To give Thai director Chalerm Wongpim's neo-spaghetti-Western its due, it's chock-full of things you don't see every day, including cowboys wrangling herds of lumbering water buffalo, a lone avenger who soars above cattle-rustling varmints on a giant, dynamite-powered rocket, and a bandit king so bestial he eats human flesh. But it's strictly a specialty item that will play best to fans of the most slapdash, preposterous kung-fu films of the 1970s.
Thailand, 1910: Villainous Lord Wang (Leo Putt) has made a deal with English company Meyers Machines Ltd to sell their newfangled tractors, but local farmers aren't interested. They'd rather plow the old way, with their water buffalo, so Wang helps a brutal bandit king (Somdet Kaew-lur) escape execution in order to send him to steal as many buffalo as he can and kill legitimate cattle trader Singh (Samart Payakarun). With all the buffalo gone, those backward farmers will have to buy tractors.

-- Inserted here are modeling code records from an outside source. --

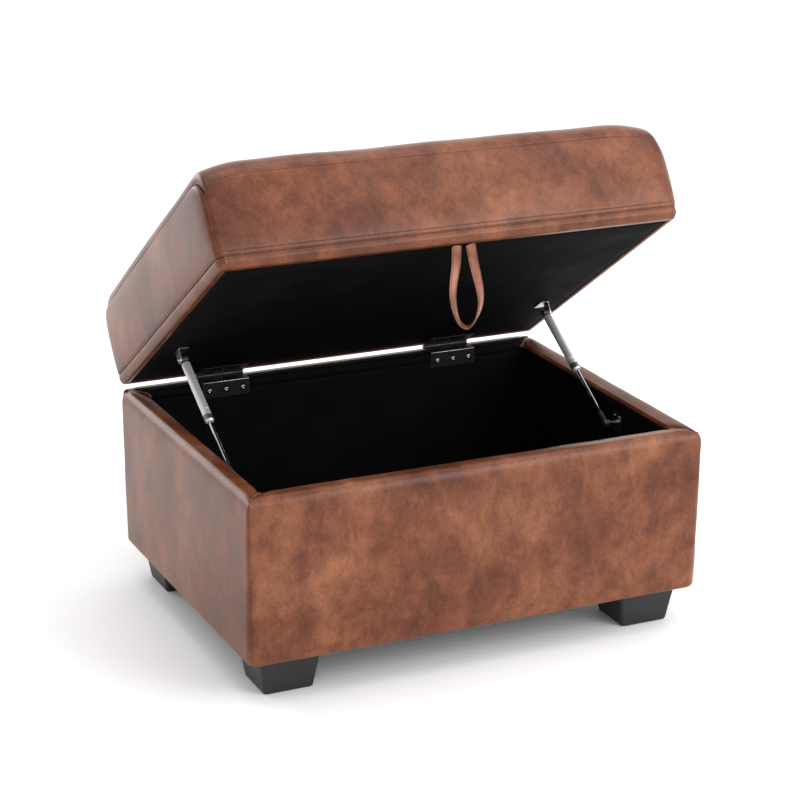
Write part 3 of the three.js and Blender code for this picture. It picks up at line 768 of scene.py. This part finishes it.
def lid_end(name, sign, replaced):
    """The boxing panel at one end of the lid: edged by the profile, and full in the middle."""
    edge = [lid_top_at(sign * LID_HALF_W, y, z) for y, z in PROFILE]
    front_top, back_top = LID_TOP - 0.3 * FRONT_ROLL, LID_TOP - BACK_LOWER - 0.3 * BACK_ROLL
    front = max(k for k, (y, z) in enumerate(PROFILE) if y < -0.3 and z < front_top)
    back = min(k for k, (y, z) in enumerate(PROFILE) if y > -0.1 and z < back_top)
    across, upward = eased(72), eased(34)
    bottom_side = along_curve([edge[0], edge[-1]], across)
    top_side = along_curve(edge[front:back + 1], across)
    front_side = along_curve(edge[:front + 1], upward)
    back_side = along_curve(list(reversed(edge[back:])), upward)
    rows = []
    for v, f, b in zip(upward, front_side, back_side):
        row = []
        for u, low, high in zip(across, bottom_side, top_side):
            low_mix = edge[0] * (1 - u) + edge[-1] * u
            high_mix = edge[front] * (1 - u) + edge[back] * u
            corners = low_mix * (1 - v) + high_mix * v
            row.append(low * (1 - v) + high * v + f * (1 - u) + b * u - corners)
        rows.append(row)
    vertices = []
    for row in rows:
        for c, spot in enumerate(row):
            ways = [(spot - end).length for end in (row[0], row[-1], rows[0][c], rows[-1][c])]
            fill = math.prod(1 - math.exp(-way / END_SWELL_REACH) for way in ways)
            turned_in = sum(max(0.0, 1 - way / END_TURN) ** 2 for way in (ways[0], ways[1], ways[3]))
            seam = sum(math.exp(-((way / SEAM_GROOVE_REACH) ** 2)) for way in ways[2:])
            swell = END_SWELL * fill + undulation(spot, 0.1, 1.3 * MM, 12) * fill - END_SEAM * seam
            base = mix(LID_HALF_W, abs(spot.x), min(1.0, turned_in))
            vertices.append(Vector((sign * (base + swell), spot.y, spot.z)))
    faces = grid_faces(len(upward), len(across))
    if sign < 0:
        faces = [tuple(reversed(face)) for face in faces]
    vertices = [LID_PLACE @ v for v in vertices]
    leather_panel(name, vertices, faces, "lid", replaced)
    out = Vector((sign, 0, 0))
    path = [(p + Vector((sign * 0.9 * MM, 0, -2.8 * MM)), out) for p in top_side[2:-2]]
    stitch_row(f"{name}_thread", path, "lid", 4.6 * MM, 0.9 * MM, LID_PLACE)


lid_wrap()
lid_end("lid_left_leather", -1, ("lid_left_boxing",))
lid_end("lid_right_leather", 1, ("lid_right_boxing",))


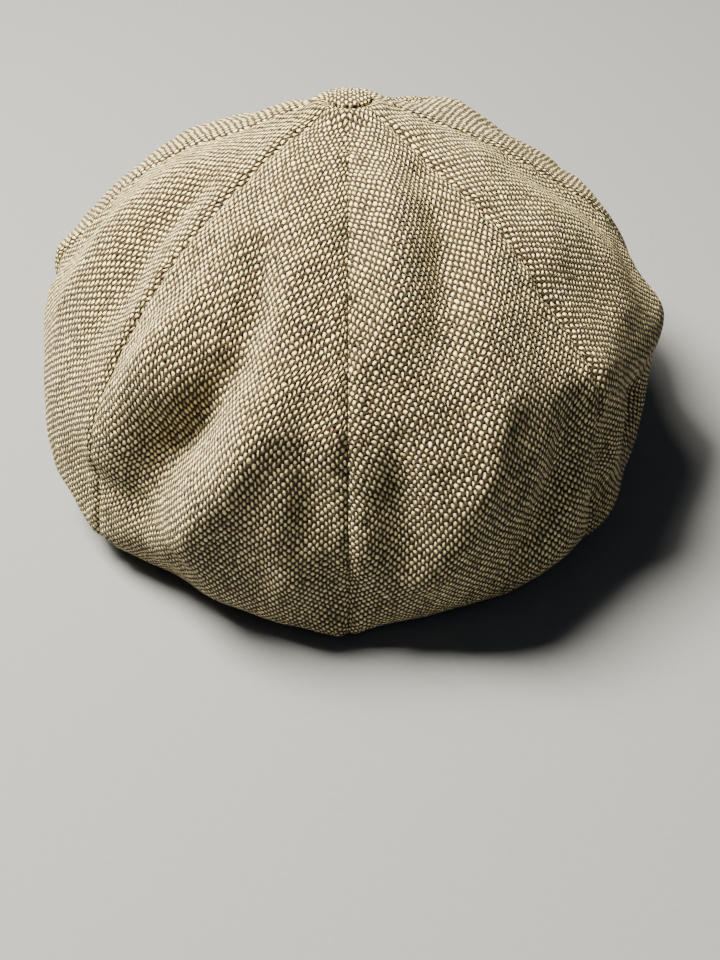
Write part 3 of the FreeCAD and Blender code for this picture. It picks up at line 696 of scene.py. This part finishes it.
GORES = [("back", 0.0), ("rear_side", 45.0), ("front_side", 90.0), ("front", 135.0)]
SIDES = [("left", 1.0), ("right", -1.0)]
GORE_GRID = (190, 76)
LINING_GRID = (110, 34)
draw = np.random.default_rng(11)


def gore_grid(start, side, size, edge, first=0.0):
    """Stages, 0-1 places across, and the grids of turn and stage for one gore."""
    rows, columns = size
    stages = stages_for(rows, side * (start + GORE_TURN / 2.0), first)
    places = spaced_columns(columns, edge)
    turn = np.repeat(side * (start + GORE_TURN * places[None, :]), rows, axis=0)
    stage = np.repeat(stages[:, None], columns, axis=1)
    return stages, places, turn, stage


def make_gore(name, start, side, index):
    """One tweed gore of the crown, with a place of its own in the weave."""
    stages, places, turn, stage = gore_grid(start, side, GORE_GRID, 0.55)
    base = base_point(turn, stage)
    radius = np.hypot(base[..., 0], base[..., 1])
    tuck = np.degrees(SEAM_HALF_GAP / radius) * (1.0 - 2.0 * places[None, :])
    outer = crown_point(turn + side * tuck, stage)
    inner = crown_point(turn, stage) - outward_normals(outer) * CLOTH
    uv, flat = gore_pattern(start, side, stages, places, 0.0, outer)
    bolt_place = (200.0 + 150.0 * index + draw.uniform(0, 5), 300.0 * (index % 3) + draw.uniform(0, 5))
    uv = uv + np.array(bolt_place)
    item = shell("gore_" + name, outer, inner, uv, tweed, ["crown_panel_" + name])
    flat[0] * MM
    flat[1] * MM
    flat[2] * MM * MM


def make_lining(name, start, side, index):
    """One lining gore, which follows the crown's folds just inside it."""
    stages, places, turn, stage = gore_grid(start, side, LINING_GRID, 0.4, first=0.02)
    base = base_point(turn, stage)
    radius = np.hypot(base[..., 0], base[..., 1])
    outer = crown_point(turn, stage, inset=LINING_INSET, seam=False)
    normal = outward_normals(outer)
    gap = radius * np.sin(np.radians(np.minimum(places, 1.0 - places)[None, :] * GORE_TURN))
    dip = -0.5 * np.exp(-(gap / 1.8) ** 2) + 0.35 * PUCKER(outer) * np.exp(-(gap / 8.0) ** 2)
    outer = outer + normal * (-np.abs(dip) * smooth((radius - 8.0) / 10.0))[..., None]
    # The hem is drawn in behind the sweatband's top edge.
    close = smooth((stage - 2.75) / 0.25)
    angle = np.radians(turn)
    outward = np.stack([np.sin(angle), np.cos(angle), np.zeros_like(angle)], -1)
    outer = outer - outward * (HEM_TUCK * close)[..., None]
    inner = outer - normal * LINING_CLOTH
    uv, flat = gore_pattern(start, side, stages, places, LINING_INSET)
    uv = uv + 90.0 * index
    item = shell("lining_" + name, outer, inner, uv, satin, ["lining_panel_" + name])
    flat[0] * MM
    flat[1] * MM
    flat[2] * MM * MM


places_round = [(gore + "_" + side_name, start, side) for gore, start in GORES for side_name, side in SIDES]
for number, (gore_name, gore_start, gore_side) in enumerate(places_round):
    make_gore(gore_name, gore_start, gore_side, number)
    make_lining(gore_name, gore_start, gore_side, number)


# ---------------------------------------- headband

# Ahead of the lift's start the bands' bottom edges curve up along an arc.
FRONT_LIFT_RADIUS = 252.0
FRONT_LIFT_START = -10.0
BAND_BOTTOM = 1.0
SWEATBAND_TOP = 33.0
SWEATBAND_WAVER = 0.25


def bottom_edge(y, bottom):
    """Height of a band's bottom edge, lifted at the front where the peak is sewn on."""
    ahead = np.clip(FRONT_LIFT_START - y, 0.0, None)
    return bottom + FRONT_LIFT_RADIUS - np.sqrt(FRONT_LIFT_RADIUS ** 2 - ahead ** 2)


def oval_line(axes, turn):
    """Places x and y on an oval at turns in degrees."""
    radius = oval(axes[0], axes[1], turn)
    return radius * np.sin(np.radians(turn)), radius * np.cos(np.radians(turn))


def wider(axes, margin):
    """Oval larger by a margin all round."""
    return (axes[0] + margin, axes[1] + margin)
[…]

But Wang didn't reckon with Jone Bang Fai (Dan Chupong), a righteous range roamer who's spent years laying waste to rustlers and legitimate cattle traders alike in hopes of finding the man who killed his parents. He catches up to Singh, who has a distinctive tattoo on his chest, at the same time the bandits do, and the bandits are routed. Wang appeals to the cursed Black Wizard (Panna Ritthikrai) for help in killing Singh; the wizard prescribes a charm involving the menstrual blood of a virgin born under a powerful astrological sign fortunately, his lovely daughter E-sao (Kanyapak Suworakood) fits the bill and he and Wang trick Jone Bang Fai into helping. But there's more to this business than meets the eye, and many lengthy Muay Thai battles are required to sort things out.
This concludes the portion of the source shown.